Guller emphasized that the Syrian crisis has dealt a heavy blow to Turkey and the responsibility for this partially lies with the AKP.

“If [the AKP] did not support the armed opposition from the outset, halted border crossings to the territory of Syria for armed opposition elements, neither Turkey nor Syria would have paid such a high price,” he emphasized. “If Ankara could have already reached an agreement with Damascus, there would be no need for the Turkish army to conduct an operation in Syria.”

According to the Turkish political observer, there are several reasons why building bridges between Ankara and Damascus is necessary: first, if the two countries reach compromise, the presence of Turkish troops in Syria would be legitimate. Second, the Turko-Syrian agreement may exclude the Kurdish Democratic Union Party (PYD) from the peace negotiating process. Third, it would weaken the axis of Israel, Persian Gulf monarchies and the Kurds, which the US is trying to build in the Middle East.

For his part, Musa Ozugurlu, a Turkish journalist who has long worked in Syria, said that “it is unlikely that after seven years of confrontation, the Syrian government will shortly pass to direct diplomatic relations with Ankara.”

Ozugurlu doesn’t exclude the possibility of direct contacts between the two countries, but that wouldn’t mean that Ankara and Damascus have overcome their contradictions.

“Turkey wants to establish contacts with Syria, but its expectations from these contacts are related to its own understanding of security, primarily on the Kurdish issue,” the journalist told Sputnik. “Meanwhile, Syria has set its own ‘red lines’ as priorities, not Turkey’s sensitive issues. In order to establish a direct dialogue with Damascus, Turkey should not interfere in the internal affairs of the country, and should put Syrian interests at the forefront.”

At the same time, Ozugurlu insists that Turkey should completely abandon its support to such structures as the Free Syrian Army (FSA): “However, Turkey intends to continue to provide this support to counteract the Kurdish factor — this issue remains the main stumbling block in this process.”

The journalist believes that the situation in northern Syria requires Turkey’s readiness to make certain concessions and reach compromises otherwise Ankara may find itself cornered.

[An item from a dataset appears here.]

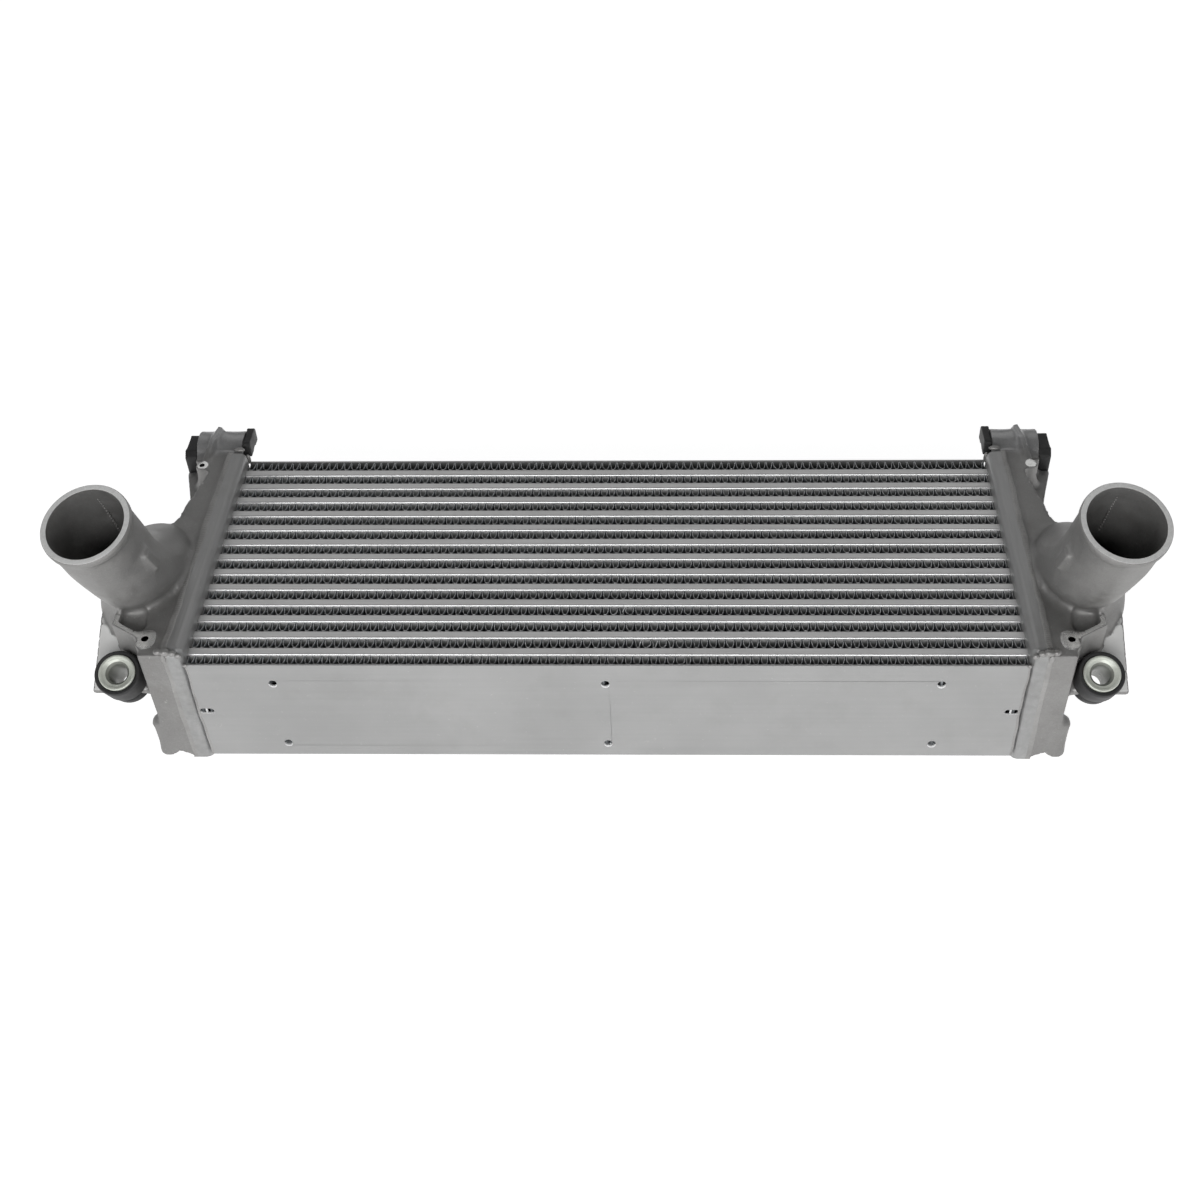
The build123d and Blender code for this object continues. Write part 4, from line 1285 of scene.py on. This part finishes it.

He pointed out that all players which are currently operating in the north of Syria have different expectations: “The US supports the processes related to the creation of the Kurdish autonomous administration here. The Syrian authorities are waiting for the Kurds to stop contacting the US and [for the Americans] to withdraw from the Syrian territory… On the other hand, Russia and Iran unanimously oppose close collaboration between the US and the Kurds, but do not want to completely exclude the latter from the settlement process.”

Ozugurlu remarked that Damascus has recently signaled that there is a possibility of securing the rights of autonomy for Syrian Kurds.

In late September 2017, Syrian Foreign Minister Walid Muallem said Damascus was ready to discuss the issue of the Syrian Kurds’ self-governance once the fight against the Daesh (ISIS/ISIL) terrorist organization is over.

“This topic is open to negotiation and discussion and when we are done eliminating Daesh, we can sit with our Kurdish sons and reach an understanding on a formula for the future,” Muallem said as quoted by Reuters.

However, this option does not fit into Turkey’s plans, Ozugurlu underscored.

“The expectations of the parties differ,” the Turkish journalist highlighted. “This means that under any circumstances in northern Syria, if Turkey agrees with one of the parties, it will face opposition from the other. Only time will tell whether there is a way for Turkey to resolve this dilemma.”